My primary reason for using a tiller is Butt Steering. See the attached video here for an example of a gybe aboard S'agapo in which the three of us are having a nice calm light-wind race down the coast of California. Try doing what the helmsman is doing with a wheel. It's not possible. In the same boat with a wheel you'd be carrying an additional 180 pound crew member to perform the same jobs, in addition to the added weight and complexity of the steering cables, binnacle, etc... and inherent lower reliability.

As to some of the other points made earlier:

Because people drive cars with wheels: Yup, aircraft designers have gone to great length to put wheels in the cockpits of planes because people understand them even though any taildragger pilot worth his salt will only fly with a stick between his legs. (I didn't really mean that the way it sounded.) Planes with wheels vs sticks (have exactly the same argument with almost all the same "points", except no butt steering.)

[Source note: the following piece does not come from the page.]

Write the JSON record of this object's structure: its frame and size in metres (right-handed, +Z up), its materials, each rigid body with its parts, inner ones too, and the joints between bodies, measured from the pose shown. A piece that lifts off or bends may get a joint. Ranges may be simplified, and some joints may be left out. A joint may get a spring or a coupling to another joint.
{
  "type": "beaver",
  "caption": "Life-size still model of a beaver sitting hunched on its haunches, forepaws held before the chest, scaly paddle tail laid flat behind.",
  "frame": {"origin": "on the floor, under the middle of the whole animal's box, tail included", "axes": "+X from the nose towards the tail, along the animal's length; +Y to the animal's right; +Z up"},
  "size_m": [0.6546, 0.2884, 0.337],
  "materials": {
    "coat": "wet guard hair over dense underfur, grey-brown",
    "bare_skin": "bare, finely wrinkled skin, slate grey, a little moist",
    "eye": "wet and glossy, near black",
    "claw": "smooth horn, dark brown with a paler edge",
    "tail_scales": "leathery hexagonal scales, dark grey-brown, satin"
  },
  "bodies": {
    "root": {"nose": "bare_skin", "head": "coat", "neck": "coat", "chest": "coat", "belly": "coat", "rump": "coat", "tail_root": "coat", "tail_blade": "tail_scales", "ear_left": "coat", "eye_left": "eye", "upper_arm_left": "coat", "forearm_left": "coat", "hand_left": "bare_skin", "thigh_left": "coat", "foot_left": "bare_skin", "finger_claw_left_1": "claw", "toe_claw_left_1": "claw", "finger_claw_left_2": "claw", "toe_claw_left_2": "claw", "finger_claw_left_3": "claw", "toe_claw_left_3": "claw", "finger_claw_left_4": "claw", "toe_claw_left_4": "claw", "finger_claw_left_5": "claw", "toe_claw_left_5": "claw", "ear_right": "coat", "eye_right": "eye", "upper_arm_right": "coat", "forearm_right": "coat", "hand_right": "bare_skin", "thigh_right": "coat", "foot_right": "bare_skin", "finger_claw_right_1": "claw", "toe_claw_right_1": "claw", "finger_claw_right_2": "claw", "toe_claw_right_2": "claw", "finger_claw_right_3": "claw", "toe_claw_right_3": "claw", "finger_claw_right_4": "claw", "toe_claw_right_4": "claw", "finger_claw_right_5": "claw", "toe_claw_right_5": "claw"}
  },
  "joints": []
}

Because your neck hurts with a tiller: Doh! turn your body. Geesh, it is trivial to steer facing forward with a tiller or tiller extension. I've had to re-train a few skippers I naviguess for, but it only takes five minutes to get them to face forward some of the time. Guys get sore neck sitting sideways at the wheel too. You also get the MOF's (Mighty Fine Owner) fat ass further to windward with a tiller in general because they aren't standing up in the middle of the boat trying to sail where they can't see the tell tales.

Because you need more gear reduction that an tiller can give you: Nope, you need a better rudder! The wheel is fixing the wrong problem. If a yacht designer give you a boat that you can't steer with a 5' long tiller, you need a different yacht designer. I sailed aboard RAGTIME when she had a tiller and we called it the Whale Cock. It was terrible. That had nothing whatsoever to do with the tiller and everything to do with folks in that era not understanding how to do a good balanced spade rudder. I've no idea why the Current MFO screwed her up with a wheel, I'd revert to tiller in a second.

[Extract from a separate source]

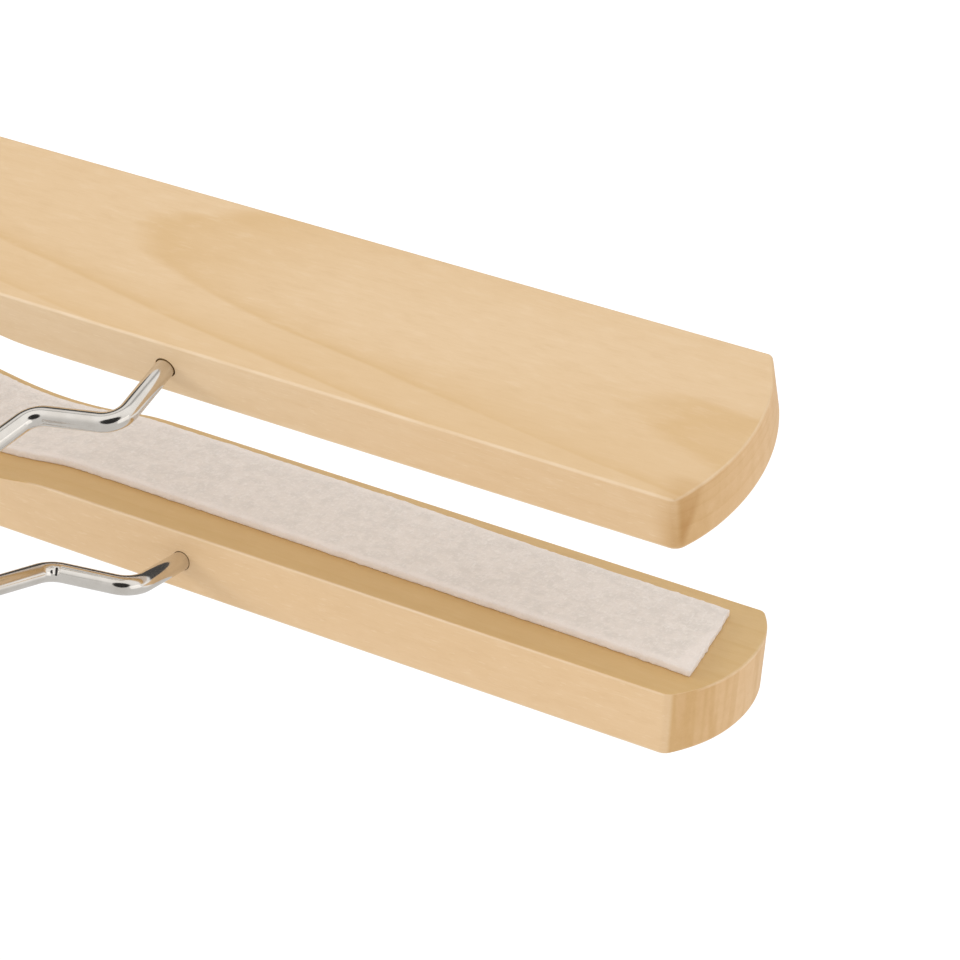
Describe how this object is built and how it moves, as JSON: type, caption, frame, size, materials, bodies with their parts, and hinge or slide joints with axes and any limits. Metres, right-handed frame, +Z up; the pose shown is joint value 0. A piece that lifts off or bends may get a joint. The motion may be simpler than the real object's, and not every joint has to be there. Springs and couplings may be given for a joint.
{
  "type": "trouser hanger",
  "caption": "Clamp hanger for trousers: felt-lined wooden jaws on hinged wire frames, closed by a sliding lock ring, under a swivel hook.",
  "frame": {"origin": "the hook's seat: the inside top of its bow, where it bears on a rail", "axes": "+Z up as the hanger hangs, X along the jaws, +Y towards the rear jaw"},
  "size_m": [0.3, 0.0636, 0.1879],
  "materials": {
    "pale_wood": "fine sanded pale hardwood, clear satin lacquer",
    "white_felt": "off-white pressed wool felt",
    "bright_wire": "bright nickel plated steel wire",
    "bright_sheet": "bright nickel plated steel sheet",
    "bright_washer": "bright nickel plated steel"
  },
  "bodies": {
    "hook": {"hook": "bright_wire", "neck_washer": "bright_washer", "retaining_washer": "bright_washer"},
    "yoke": {"hinge_yoke": "bright_sheet"},
    "rear_clamp": {"rear_frame": "bright_wire", "rear_jaw": "pale_wood", "rear_felt": "white_felt"},
    "front_clamp": {"front_frame": "bright_wire", "front_jaw": "pale_wood", "front_felt": "white_felt"},
    "lock_ring": {"lock_ring": "bright_wire"}
  },
  "joints": [
    {"name": "hook_swivel", "type": "hinge", "parent": "hook", "child": "yoke", "pos_m": [0, 0, -0.06645], "axis": [0, 0, 1], "continuous": true},
    {"name": "rear_clamp_hinge", "type": "hinge", "parent": "yoke", "child": "rear_clamp", "pos_m": [0, 0.0035, -0.07495], "axis": [-1, 0, 0], "range_deg": [0, 10.19]},
    {"name": "front_clamp_hinge", "type": "hinge", "parent": "yoke", "child": "front_clamp", "pos_m": [0, -0.0035, -0.07495], "axis": [1, 0, 0], "range_deg": [0, 10.19]},
    {"name": "lock_ring_slide", "type": "slide", "parent": "yoke", "child": "lock_ring", "axis": [0, 0, -1], "range_m": [0, 0.02]}
  ],
  "couplings": [
    {"joint": "front_clamp_hinge", "follows": "rear_clamp_hinge", "ratio": 1},
    {"joint": "lock_ring_slide", "follows": "rear_clamp_hinge", "m_per_rad": 0.11245}
  ]
}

Because a tiller takes more space in the cockpit: Nope, it takes a different kind of space. The wheel takes a lot of space, it just runs across the boat rather than along the centerline. As a result, it's so hard to get outboard that folks are building broad-assed cruising boats with two wheels! It is also so hard to move fore-n-aft that folks put two wheels in to make a walkway through the cockpit, now isn't that a pretty expensive and heavy solution when a stick of wood or two work do just fine?

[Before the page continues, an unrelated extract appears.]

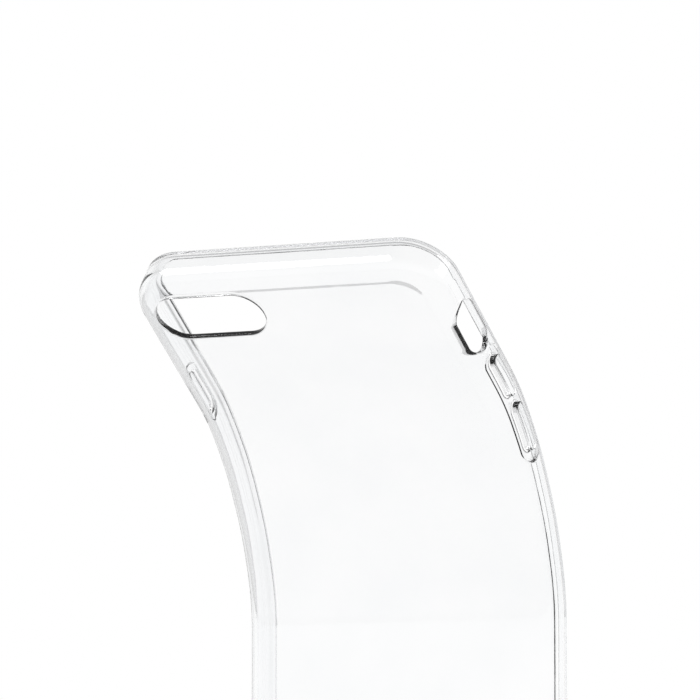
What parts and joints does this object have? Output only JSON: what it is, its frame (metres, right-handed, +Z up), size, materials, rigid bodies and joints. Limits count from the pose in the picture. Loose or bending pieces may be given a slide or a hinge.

Because it whacks you in the privates when moving astern: Well, on my Moore-24 (and on the Santa Cruz 27, 40, Olson 30) one can spin the rudder all the way around so when moving astern it is facing the correct direction. This is really helpful when sculling the boat around with the rudder, but also solves the "whack in the privates" problem. I must admit not having a lot of sympathy for someone who stops steering while moving astern at high speeds.... just saying.... no offense.

Access to winches: Almost every design I've seen has vastly better access to winches while sailing from a tiller than from a wheel. If the winches on a boat with a wheel are within easy reach of the person at the helm, then they are probably aft of the wheel and out of reach of the rest of the crew unless the wheel is mounted at the front of the cockpit. Putting a wheel in the front of the cockpit is putting a big barrier running across the cockpit between the cabin and the seats, not popular at all.

Keeping the MFO out of the stern: A tiller generally moves the helms person forward, getting the MFO out of the stern of the boat and keeping the weight forward, a good thing in most boats. It also generally allows for end-boom sheeting aft of the cockpit and crew, another good thing as that requires a lot less purchase and reduction due to the longer lever of the entire boom.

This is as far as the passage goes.